Intellibot data cleaner: a study of Kenya Revenue Authority’s data cleaning exercise
Odero, Jerry Omondi
MetadataShow full item record
Data cleaning is an activity involving detecting and correcting errors and inconsistencies in a database, data warehouse or any data record of an organization. Kenya Revenue Authority (KRA) in its quest to be a fully data driven organization, is actively undertaking the data cleaning process. However, this process is currently manual and slow as it involves physical transfer of documents to be processed from the various stations, via different levels of management for approval, to the centralized return processing unit. A process, which might take at least a fortnight for the processing of one taxpayer’s ledger account. Furthermore, this whole process needs lots of man-hours, since there is a vast amount of data to be cleaned due to the many ledger accounts affected during the manual filing system that ended in 2014. There exists many data cleaning processes and approaches which are used to purge out “dirty data”, before it’s loaded into the data warehouse. These processes vary depending on the data source, they are time consuming and expensive for organizations, in terms of skilled staff and the tools involved, hence this research proposed the application of RPA (Robotic Process Automation) to develop an intelligent bot (Intellibot) to be used in the transactional data cleaning exercise in Kenya Revenue Authority (KRA). With the transition from legacy system to I-Tax and I-CMS systems for domestic and customs revenue management respectively, the researcher sought to find out the current data cleaning process in the legacy system.

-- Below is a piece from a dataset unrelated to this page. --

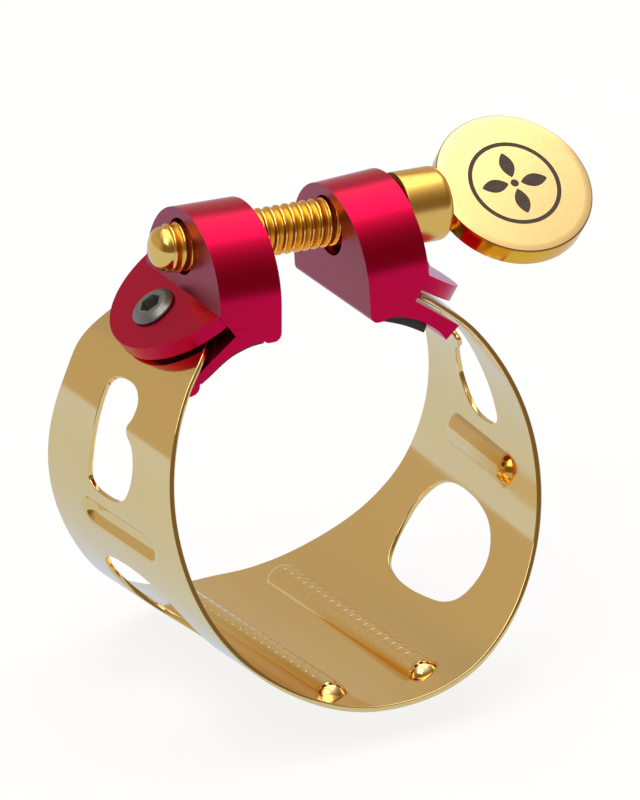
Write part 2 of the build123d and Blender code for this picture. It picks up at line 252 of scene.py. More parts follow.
def lathe(name, profile, origin, axis, up, count):
    """revolve (place along the axis, radius) points about the axis"""
    side = axis.cross(up)
    verts, faces, rings = [], [], []
    for s, r in profile:
        if r < 1e-6:
            rings.append([len(verts)])
            verts.append(origin + axis * s)
            continue
        rings.append(list(range(len(verts), len(verts) + count)))
        for k in range(count):
            a = 2 * math.pi * k / count
            verts.append(origin + axis * s + (up * math.cos(a) + side * math.sin(a)) * r)
    for a, b in zip(rings[:-1], rings[1:]):
        for k in range(count):
            following = (k + 1) % count
            if len(a) == 1:
                faces.append((a[0], b[k], b[following]))
            elif len(b) == 1:
                faces.append((a[k], b[0], a[following]))
            else:
                faces.append((a[k], b[k], b[following], a[following]))
    ob = new_mesh(name, verts, faces)
    fix_normals(ob)
    return ob


# ---------------------------------------------------------------------------
# curves
# ---------------------------------------------------------------------------
def clip01(value):
    return np.clip(value, 0, 1)


def cubic(t, start, end, slope_start, slope_end, span):
    """Hermite cubic at t in 0..1"""
    return ((2 * t**3 - 3 * t**2 + 1) * start + (t**3 - 2 * t**2 + t) * span * slope_start
            + (-2 * t**3 + 3 * t**2) * end + (t**3 - t**2) * span * slope_end)


def cubic_at(x, y, slopes, query):
    i = np.clip(np.searchsorted(x, query) - 1, 0, len(x) - 2)
    span = x[i + 1] - x[i]
    return cubic((query - x[i]) / span, y[i], y[i + 1], slopes[i], slopes[i + 1], span)


def edge_curve(table, query):
    """smooth curve through (x, y) points, level at the first one"""
    x, y = np.array(table, float).T
    span = np.diff(x)
    rise = np.diff(y) / span
    slopes = np.zeros(len(x))
    slopes[1:-1] = (rise[:-1] * span[1:] + rise[1:] * span[:-1]) / (span[:-1] + span[1:])
    slopes[-1] = rise[-1]
    return cubic_at(x, y, slopes, query)


def open_curve(points, count):
    """smooth open curve through the points, as count evenly spaced points"""
    p = np.array(points, float)
    run = np.r_[0, np.cumsum(np.linalg.norm(np.diff(p, axis=0), axis=1))]
    s = np.linspace(0, run[-1], count)
    return list(zip(*(cubic_at(run, p[:, c], np.gradient(p[:, c], run), s) for c in (0, 1))))


def resample(points, step):
    """even points round a closed line"""
    q = np.vstack([points, points[:1]])
    run = np.r_[0, np.cumsum(np.linalg.norm(np.diff(q, axis=0), axis=1))]
    count = max(3, int(round(run[-1] / step)))
    s = np.linspace(0, run[-1], count + 1)[:-1]
    return np.c_[np.interp(s, run, q[:, 0]), np.interp(s, run, q[:, 1])]


def closed_curve(points, step):
    """smooth closed curve through the points (centripetal Catmull-Rom), resampled"""
    p = np.array(points, float)
    n = len(p)
    out = []
    for i in range(n):
        p0, p1, p2, p3 = p[i - 1], p[i], p[(i + 1) % n], p[(i + 2) % n]
        d01, d12, d23 = [max(np.linalg.norm(b - a), 1e-6) ** 0.5
                         for a, b in ((p0, p1), (p1, p2), (p2, p3))]
        slope1 = (p1 - p0) / d01 - (p2 - p0) / (d01 + d12) + (p2 - p1) / d12
        slope2 = (p2 - p1) / d12 - (p3 - p1) / (d12 + d23) + (p3 - p2) / d23
        slope1, slope2 = slope1 * d12, slope2 * d12
        count = max(2, int(math.ceil(np.linalg.norm(p2 - p1) / step * 3)))
        for j in range(count):
            out.append(cubic(j / count, p1, p2, slope1, slope2, 1))
    return resample(np.array(out), step)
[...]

This research led to the development of an RPA system for the current manual data cleaning process implemented and tested using the Blue Prism platform. The system detected the errors – using a knowledge-based model-, clustering them as errors due to uncaptured returns, uncaptured losses or credit re-adjustments. The intellibot system was able to load the ledgers, detect the errors and clean them with utmost precision. Experiments conducted on performance of the bots varied by seconds, in the first experiment. Also in the second performance test, there was a variance of seconds in cleaning the different errors detected, hence improving the data integrity significantly: free of errors, to be migrated to the I-Tax platform, thus support better decision making process in the organization, and a higher return on investments.